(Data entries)
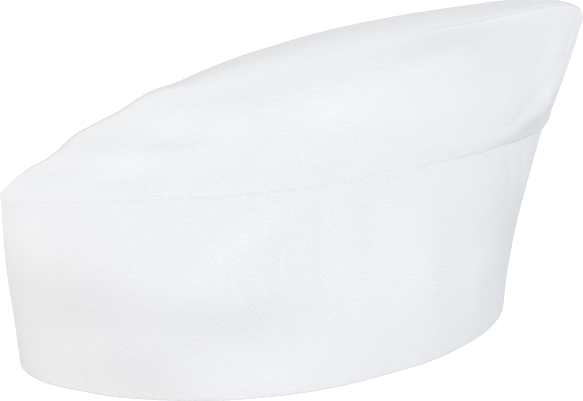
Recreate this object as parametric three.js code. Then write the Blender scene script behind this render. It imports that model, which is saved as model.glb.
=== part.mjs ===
// Garrison cap: an oval band of doubled cloth, two crown side panels and a long
// narrow top panel between them.
//
// Millimetres, +Z up. The rim lies flat on z = 0. +X points along the cap towards its
// raised peak end, -Y is the wearer's right-hand side, and x = 0, y = 0 is the middle
// of the whole cap's box. Each piece is a closed cloth wall of its own.
import * as THREE from 'three';

// Driving dimensions
const BAND_HEIGHT = 85.5;             // rim to band seam
const BAND_WALL = 1.8;                // two layers of cloth with interlining
const CROWN_WALL = 1.3;               // one layer of cloth with its seam allowance
const TIP_WALL = 3.0;                 // thickness of the wall through a pointed end
const GAP = 0.3;                      // clearance between sewn pieces
const MITRE_GAP = GAP / 2 / Math.SQRT2; // each wall's share of it where two meet at 45 degrees
const SIDE_PUFF = 4.5;                // how far a crown side swells out past a flat wall
const END_PUFF = 1.8;                 // how far the crown's peak end swells over the band seam
const TOP_TIP_WIDTH = 0.8;            // half of the top panel's width where its points are cut
const TOP_DOME = 1.6;                 // how far the top panel swells up between its seams

const BAND_STATIONS = 80;             // facets around the band
const BAND_ROWS = 9;                  // facets up the band
const CROWN_STATIONS = 44;            // facets along the crown
const SIDE_ROWS = 9;                  // facets up a crown side
const TOP_ROWS = 4;                   // facets across the top panel

// How the band's outline changes from the rim to the seam.
// height: share of BAND_HEIGHT. low, peak: the outline's two ends along the cap.
// width: its half-width. round: exponent of the sine, 1 for an ellipse and more for a
// lens. skew: how far the widest place leans to the peak end.
const BAND_LEVELS = [
  { height: 0.00, low: -119.4, peak: 120.0, width: 63.8, round: 1.14, skew: -0.01 },
  { height: 0.30, low: -122.5, peak: 123.5, width: 54.5, round: 1.23, skew: 0.02 },
  { height: 0.60, low: -125.0, peak: 129.0, width: 43.2, round: 1.42, skew: 0.07 },
  { height: 0.80, low: -125.7, peak: 133.0, width: 35.4, round: 1.53, skew: 0.10 },
  { height: 1.00, low: -125.9, peak: 137.1, width: 28.0, round: 1.64, skew: 0.13 },
];

// The ridge, which is where the crown sides meet the top panel.
// along: place along the cap. height: above the rim. width: half of the top panel.
// tilt: how far its right-hand seam lies above that height and its left-hand one below.
const RIDGE = [
  { along: -125.6, height: 89.0, width: 0.0, tilt: 0.0 },
  { along: -120.0, height: 95.0, width: 0.8, tilt: 0.3 },
  { along: -104.0, height: 104.6, width: 2.4, tilt: 1.0 },
  { along: -81.0, height: 117.0, width: 3.6, tilt: 1.7 },
  { along: -58.0, height: 128.0, width: 4.6, tilt: 2.3 },
  { along: -46.0, height: 130.6, width: 6.6, tilt: 2.5 },
  { along: -29.0, height: 133.6, width: 9.0, tilt: 0.9 },
  { along: -9.0, height: 138.3, width: 11.2, tilt: 0.7 },
  { along: 30.0, height: 144.6, width: 12.6, tilt: 0.1 },
  { along: 64.0, height: 148.0, width: 12.6, tilt: 0.3 },
  { along: 99.0, height: 149.8, width: 11.2, tilt: 0.2 },
  { along: 122.0, height: 150.6, width: 8.6, tilt: 0.2 },
  { along: 139.0, height: 150.2, width: 5.0, tilt: 0.1 },
  { along: 148.8, height: 148.8, width: 2.4, tilt: 0.0 },
  { along: 153.8, height: 145.4, width: 0.9, tilt: 0.0 },
  { along: 155.9, height: 140.0, width: 0.0, tilt: 0.0 },
];

// Soft folds and dents of the cloth.
// wall: the surface it is on. side: +1 right-hand, -1 left-hand. along: place along the
// cap. level: 0 at the wall's lower edge, 1 at its upper one. long, tall: its reach.
// lean: how far it moves along the cap from the lower to the upper edge. push: outwards.
const FOLDS = [
  { wall: 'band', side: 1, along: -74, level: 0.35, long: 26, tall: 0.30, lean: 10, push: -2.0 },
  { wall: 'band', side: 1, along: -6, level: 0.30, long: 34, tall: 0.22, lean: 20, push: -1.4 },
  { wall: 'band', side: 1, along: -28, level: 0.68, long: 14, tall: 0.26, lean: -22, push: 1.3 },
  { wall: 'band', side: 1, along: 40, level: 0.55, long: 8, tall: 0.40, lean: 4, push: -1.1 },
  { wall: 'band', side: 1, along: 72, level: 0.50, long: 9, tall: 0.40, lean: 6, push: 1.2 },
  { wall: 'band', side: -1, along: -52, level: 0.45, long: 24, tall: 0.30, lean: -12, push: -1.8 },
  { wall: 'band', side: -1, along: 34, level: 0.40, long: 26, tall: 0.30, lean: 16, push: -1.5 },
  { wall: 'side', side: 1, along: 26, level: 0.62, long: 22, tall: 0.30, lean: 14, push: 1.6 },
  { wall: 'side', side: 1, along: -40, level: 0.45, long: 16, tall: 0.35, lean: 12, push: -1.2 },
  { wall: 'side', side: 1, along: 112, level: 0.22, long: 12, tall: 0.20, lean: -8, push: -1.2 },
  { wall: 'side', side: -1, along: 10, level: 0.50, long: 22, tall: 0.30, lean: -14, push: -1.3 },
  { wall: 'side', side: -1, along: 84, level: 0.45, long: 16, tall: 0.30, lean: 8, push: 1.4 },
];

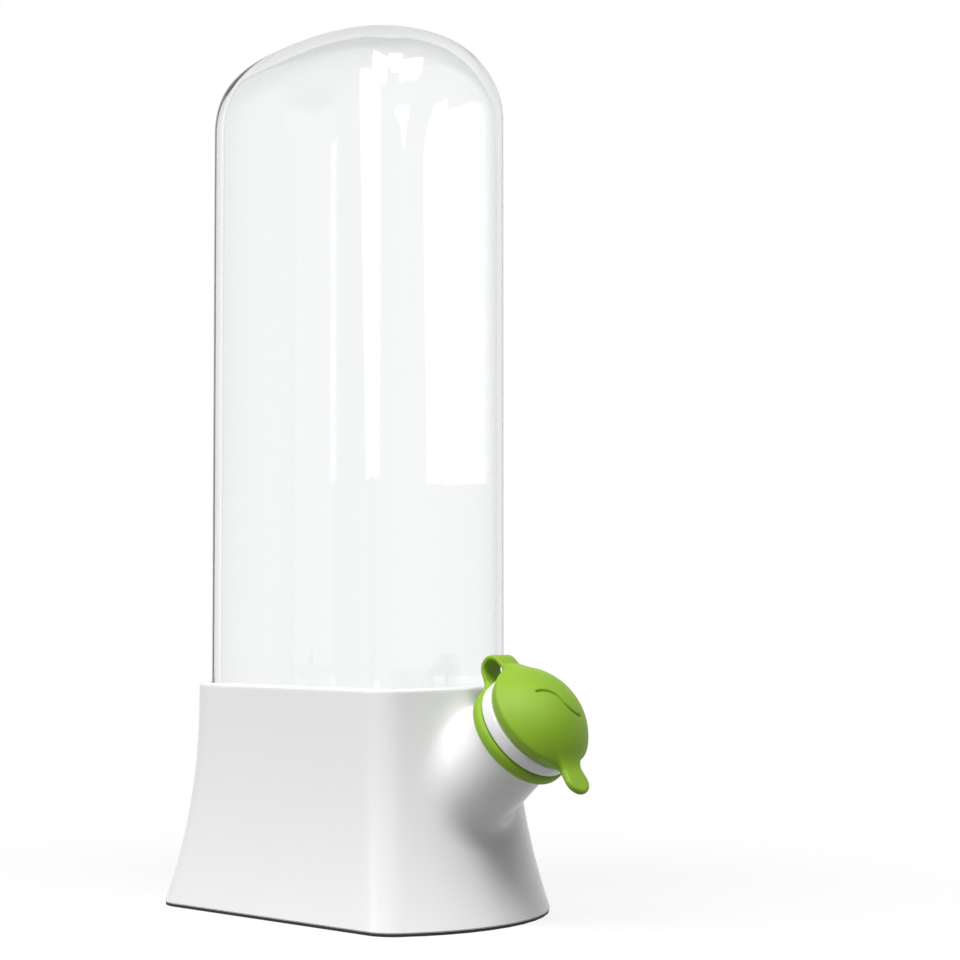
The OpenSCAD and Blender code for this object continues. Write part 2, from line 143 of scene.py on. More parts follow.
COLLAR_BOTTOM = -8.2
NECK_TOP = -8.4
CAP_R = 16.5
CAP_BOTTOM = 0.2
CAP_EDGE = 3.2
CAP_UNDERCUT = 1.1                   # how far the upright edge leans in towards its foot
CAP_DOME = 9.0
CAP_CREST = 0.4                      # rounding between the crown and the edge
CAP_FOOT = 0.6                       # rounding of the edge's foot
PLUG_R = 8.2
PLUG_L = 6.3
PLUG_CHAMFER = 1.6
PLUG_EDGE = 0.8
PLUG_DEPTH = 2.0                     # how far the plug's form runs up into the cap
PLUG_JOIN = 0.1
PLUG_FILLET = 0.3
TAB_TIP = CAP_R + 9.0
TAB_R = 4.2
TAB_ROOT_R = 3.7                     # half the tab's width where it leaves the cap
TAB_EDGE = 1.2
TAB_FILLET = 2.6
TAB_T = 2.2
TAB_LOW = CAP_BOTTOM + 1.5
STRAP_W = 7.6
STRAP_T = 1.25
STRAP_EDGE = 0.45
BEND_R = 4.0
STRAP_LEAN = math.radians(14)
STRAP_FILLET = 2.6                   # how widely the strap's roots spread
LEG_ENDS = (0.6, 5.8)                # stretch of each leg that belongs to the cap or the collar
LEG_SINK = 0.04                      # how far that stretch lies inside the strap's skin
LEG_LENGTHS = (4.2, 4.6)             # of the strap itself, into the collar and into the cap
hinge = next(j for j in frame["joints"] if j["name"] == "cap_flip")
HINGE = np.array(hinge["pos_m"]) / MM
HINGE_S = float((HINGE - MOUTH) @ AXIS)
HINGE_N = float((HINGE - MOUTH) @ UP)
WAVE_MID = (1.2, -0.8)               # middle of the crown's groove: down the cap, and across it
WAVE_R = 6.6
WAVE_TURN = math.radians(70)
GROOVE_R = 0.45
GROOVE_FLATTEN = 0.6                 # share of the depth that counts, so the groove is deeper
GROOVE_EDGE = 0.3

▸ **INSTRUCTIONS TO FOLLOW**
All entries shown above should be printed again exactly.

▸ **ANSWER TO THIS TASK**
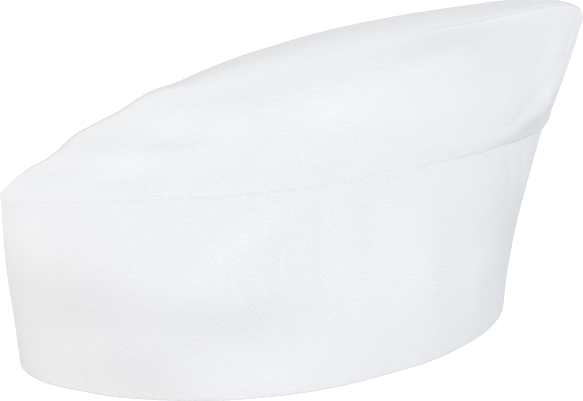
Recreate this object as parametric three.js code. Then write the Blender scene script behind this render. It imports that model, which is saved as model.glb.
=== part.mjs ===
// Garrison cap: an oval band of doubled cloth, two crown side panels and a long
// narrow top panel between them.
//
// Millimetres, +Z up. The rim lies flat on z = 0. +X points along the cap towards its
// raised peak end, -Y is the wearer's right-hand side, and x = 0, y = 0 is the middle
// of the whole cap's box. Each piece is a closed cloth wall of its own.
import * as THREE from 'three';

// Driving dimensions
const BAND_HEIGHT = 85.5;             // rim to band seam
const BAND_WALL = 1.8;                // two layers of cloth with interlining
const CROWN_WALL = 1.3;               // one layer of cloth with its seam allowance
const TIP_WALL = 3.0;                 // thickness of the wall through a pointed end
const GAP = 0.3;                      // clearance between sewn pieces
const MITRE_GAP = GAP / 2 / Math.SQRT2; // each wall's share of it where two meet at 45 degrees
const SIDE_PUFF = 4.5;                // how far a crown side swells out past a flat wall
const END_PUFF = 1.8;                 // how far the crown's peak end swells over the band seam
const TOP_TIP_WIDTH = 0.8;            // half of the top panel's width where its points are cut
const TOP_DOME = 1.6;                 // how far the top panel swells up between its seams

const BAND_STATIONS = 80;             // facets around the band
const BAND_ROWS = 9;                  // facets up the band
const CROWN_STATIONS = 44;            // facets along the crown
const SIDE_ROWS = 9;                  // facets up a crown side
const TOP_ROWS = 4;                   // facets across the top panel

// How the band's outline changes from the rim to the seam.
// height: share of BAND_HEIGHT. low, peak: the outline's two ends along the cap.
// width: its half-width. round: exponent of the sine, 1 for an ellipse and more for a
// lens. skew: how far the widest place leans to the peak end.
const BAND_LEVELS = [
  { height: 0.00, low: -119.4, peak: 120.0, width: 63.8, round: 1.14, skew: -0.01 },
  { height: 0.30, low: -122.5, peak: 123.5, width: 54.5, round: 1.23, skew: 0.02 },
  { height: 0.60, low: -125.0, peak: 129.0, width: 43.2, round: 1.42, skew: 0.07 },
  { height: 0.80, low: -125.7, peak: 133.0, width: 35.4, round: 1.53, skew: 0.10 },
  { height: 1.00, low: -125.9, peak: 137.1, width: 28.0, round: 1.64, skew: 0.13 },
];

// The ridge, which is where the crown sides meet the top panel.
// along: place along the cap. height: above the rim. width: half of the top panel.
// tilt: how far its right-hand seam lies above that height and its left-hand one below.
const RIDGE = [
  { along: -125.6, height: 89.0, width: 0.0, tilt: 0.0 },
  { along: -120.0, height: 95.0, width: 0.8, tilt: 0.3 },
  { along: -104.0, height: 104.6, width: 2.4, tilt: 1.0 },
  { along: -81.0, height: 117.0, width: 3.6, tilt: 1.7 },
  { along: -58.0, height: 128.0, width: 4.6, tilt: 2.3 },
  { along: -46.0, height: 130.6, width: 6.6, tilt: 2.5 },
  { along: -29.0, height: 133.6, width: 9.0, tilt: 0.9 },
  { along: -9.0, height: 138.3, width: 11.2, tilt: 0.7 },
  { along: 30.0, height: 144.6, width: 12.6, tilt: 0.1 },
  { along: 64.0, height: 148.0, width: 12.6, tilt: 0.3 },
  { along: 99.0, height: 149.8, width: 11.2, tilt: 0.2 },
  { along: 122.0, height: 150.6, width: 8.6, tilt: 0.2 },
  { along: 139.0, height: 150.2, width: 5.0, tilt: 0.1 },
  { along: 148.8, height: 148.8, width: 2.4, tilt: 0.0 },
  { along: 153.8, height: 145.4, width: 0.9, tilt: 0.0 },
  { along: 155.9, height: 140.0, width: 0.0, tilt: 0.0 },
];

// Soft folds and dents of the cloth.
// wall: the surface it is on. side: +1 right-hand, -1 left-hand. along: place along the
// cap. level: 0 at the wall's lower edge, 1 at its upper one. long, tall: its reach.
// lean: how far it moves along the cap from the lower to the upper edge. push: outwards.
const FOLDS = [
  { wall: 'band', side: 1, along: -74, level: 0.35, long: 26, tall: 0.30, lean: 10, push: -2.0 },
  { wall: 'band', side: 1, along: -6, level: 0.30, long: 34, tall: 0.22, lean: 20, push: -1.4 },
  { wall: 'band', side: 1, along: -28, level: 0.68, long: 14, tall: 0.26, lean: -22, push: 1.3 },
  { wall: 'band', side: 1, along: 40, level: 0.55, long: 8, tall: 0.40, lean: 4, push: -1.1 },
  { wall: 'band', side: 1, along: 72, level: 0.50, long: 9, tall: 0.40, lean: 6, push: 1.2 },
  { wall: 'band', side: -1, along: -52, level: 0.45, long: 24, tall: 0.30, lean: -12, push: -1.8 },
  { wall: 'band', side: -1, along: 34, level: 0.40, long: 26, tall: 0.30, lean: 16, push: -1.5 },
  { wall: 'side', side: 1, along: 26, level: 0.62, long: 22, tall: 0.30, lean: 14, push: 1.6 },
  { wall: 'side', side: 1, along: -40, level: 0.45, long: 16, tall: 0.35, lean: 12, push: -1.2 },
  { wall: 'side', side: 1, along: 112, level: 0.22, long: 12, tall: 0.20, lean: -8, push: -1.2 },
  { wall: 'side', side: -1, along: 10, level: 0.50, long: 22, tall: 0.30, lean: -14, push: -1.3 },
  { wall: 'side', side: -1, along: 84, level: 0.45, long: 16, tall: 0.30, lean: 8, push: 1.4 },
];

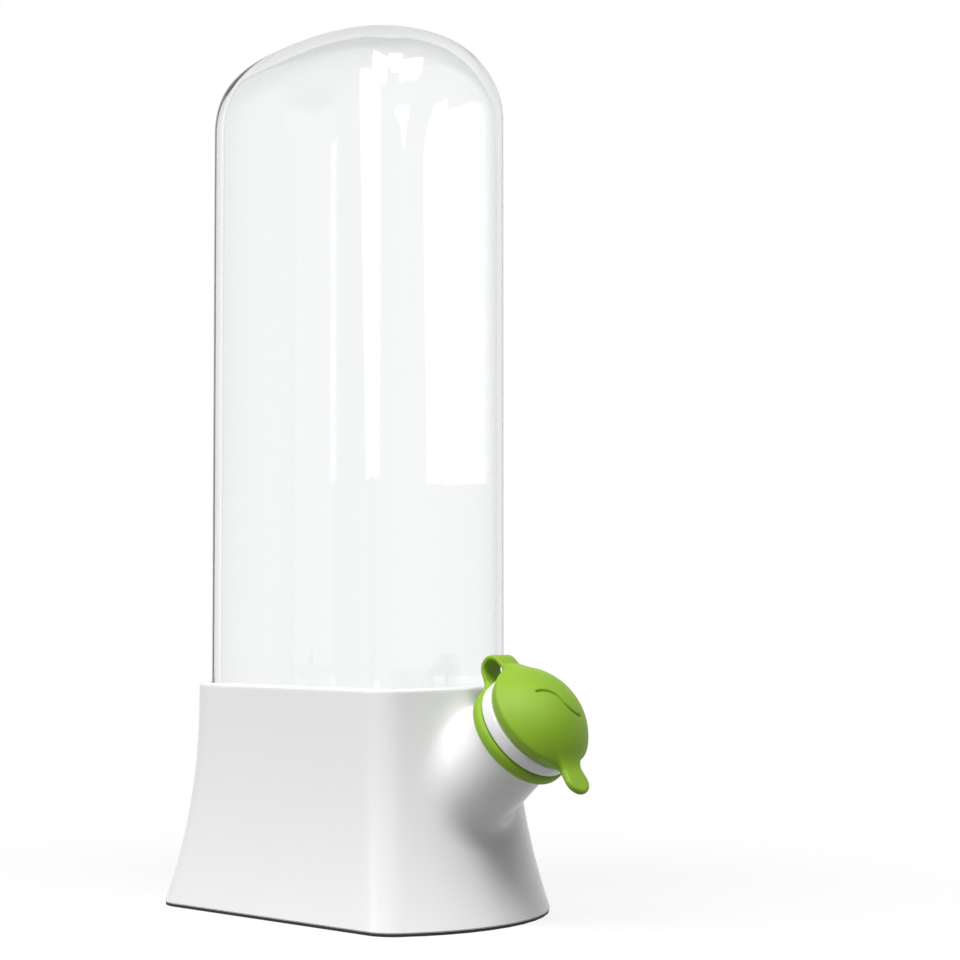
The OpenSCAD and Blender code for this object continues. Write part 2, from line 143 of scene.py on. More parts follow.
COLLAR_BOTTOM = -8.2
NECK_TOP = -8.4
CAP_R = 16.5
CAP_BOTTOM = 0.2
CAP_EDGE = 3.2
CAP_UNDERCUT = 1.1                   # how far the upright edge leans in towards its foot
CAP_DOME = 9.0
CAP_CREST = 0.4                      # rounding between the crown and the edge
CAP_FOOT = 0.6                       # rounding of the edge's foot
PLUG_R = 8.2
PLUG_L = 6.3
PLUG_CHAMFER = 1.6
PLUG_EDGE = 0.8
PLUG_DEPTH = 2.0                     # how far the plug's form runs up into the cap
PLUG_JOIN = 0.1
PLUG_FILLET = 0.3
TAB_TIP = CAP_R + 9.0
TAB_R = 4.2
TAB_ROOT_R = 3.7                     # half the tab's width where it leaves the cap
TAB_EDGE = 1.2
TAB_FILLET = 2.6
TAB_T = 2.2
TAB_LOW = CAP_BOTTOM + 1.5
STRAP_W = 7.6
STRAP_T = 1.25
STRAP_EDGE = 0.45
BEND_R = 4.0
STRAP_LEAN = math.radians(14)
STRAP_FILLET = 2.6                   # how widely the strap's roots spread
LEG_ENDS = (0.6, 5.8)                # stretch of each leg that belongs to the cap or the collar
LEG_SINK = 0.04                      # how far that stretch lies inside the strap's skin
LEG_LENGTHS = (4.2, 4.6)             # of the strap itself, into the collar and into the cap
hinge = next(j for j in frame["joints"] if j["name"] == "cap_flip")
HINGE = np.array(hinge["pos_m"]) / MM
HINGE_S = float((HINGE - MOUTH) @ AXIS)
HINGE_N = float((HINGE - MOUTH) @ UP)
WAVE_MID = (1.2, -0.8)               # middle of the crown's groove: down the cap, and across it
WAVE_R = 6.6
WAVE_TURN = math.radians(70)
GROOVE_R = 0.45
GROOVE_FLATTEN = 0.6                 # share of the depth that counts, so the groove is deeper
GROOVE_EDGE = 0.3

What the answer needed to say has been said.